Tuesday, January 04, 2005

Social Security and the Markets

     One of the central tenets, if not the central axiom, of the "Markets do it better" philosophers is based on the idea that markets set correct prices.  One of the central premises of the Bu$hCo Fraud[1] known as "reform" of Social Security is that individuals will invest their own retirement portfolios.  Accurate pricing assumes that the buyer can choose between the available options.  There are, however, thousands of stocks available on the New York Stock Exchange and the American Exchange, and many thousands more on NASDAQ and regional exchanges.  The "new" entrant into the market will more likely than not put their money in a firm whose name they already know, namely, the Blue Chip and Fortune 50 firms.

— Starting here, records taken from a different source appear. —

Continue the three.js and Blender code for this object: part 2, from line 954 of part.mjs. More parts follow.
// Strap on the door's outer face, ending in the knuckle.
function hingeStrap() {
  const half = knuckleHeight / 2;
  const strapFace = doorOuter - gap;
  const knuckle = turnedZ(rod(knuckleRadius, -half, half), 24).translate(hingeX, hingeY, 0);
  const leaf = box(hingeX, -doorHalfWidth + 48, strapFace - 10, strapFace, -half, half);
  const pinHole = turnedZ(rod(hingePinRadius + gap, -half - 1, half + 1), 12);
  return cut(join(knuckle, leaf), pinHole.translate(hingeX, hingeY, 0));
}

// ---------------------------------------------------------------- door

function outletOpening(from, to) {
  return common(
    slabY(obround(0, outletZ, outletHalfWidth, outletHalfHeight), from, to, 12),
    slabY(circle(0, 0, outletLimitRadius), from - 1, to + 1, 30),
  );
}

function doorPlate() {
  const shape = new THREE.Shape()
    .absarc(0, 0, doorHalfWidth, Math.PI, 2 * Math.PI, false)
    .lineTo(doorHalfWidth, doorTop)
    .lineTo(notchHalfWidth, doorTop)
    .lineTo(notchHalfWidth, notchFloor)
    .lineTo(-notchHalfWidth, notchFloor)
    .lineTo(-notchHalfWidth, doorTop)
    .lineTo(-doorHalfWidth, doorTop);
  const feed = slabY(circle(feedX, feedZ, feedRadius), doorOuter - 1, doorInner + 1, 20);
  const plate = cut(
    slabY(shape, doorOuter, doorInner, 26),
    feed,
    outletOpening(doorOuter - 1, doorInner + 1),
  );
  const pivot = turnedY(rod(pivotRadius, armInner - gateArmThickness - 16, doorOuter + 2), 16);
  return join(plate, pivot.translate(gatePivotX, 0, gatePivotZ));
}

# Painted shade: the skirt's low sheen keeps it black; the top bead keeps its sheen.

     Markets, because no buyer knows the full range of options, are inefficient pricers.  I am not, in this post, even going into the central promises and government theory bases of a national pension program.  What does government theory say about encouraging citizens to adopt corporate risk?  Stocks represent an adoption of risk, for a probability of a reward.  Adopting risk is, in effect, the opposite purpose of a government pension program.  There are flaws in the Social Security program, and there are issues to be addressed.  The privatization plans do not address the flaws, and the current debate is not addressing the issues.

     As computer people say, "Garbage In, Garbage Out."

     [1] Like the war in Iraq, the Bush administration has already decided that Social Security will be partially privatized.  Nothing anyone can say or do will change their goals.  This is like the Iraq War, most notably, but also like most every other serious program pushed by the Bush administration.&nsbp; There is no god, Mr. Bush.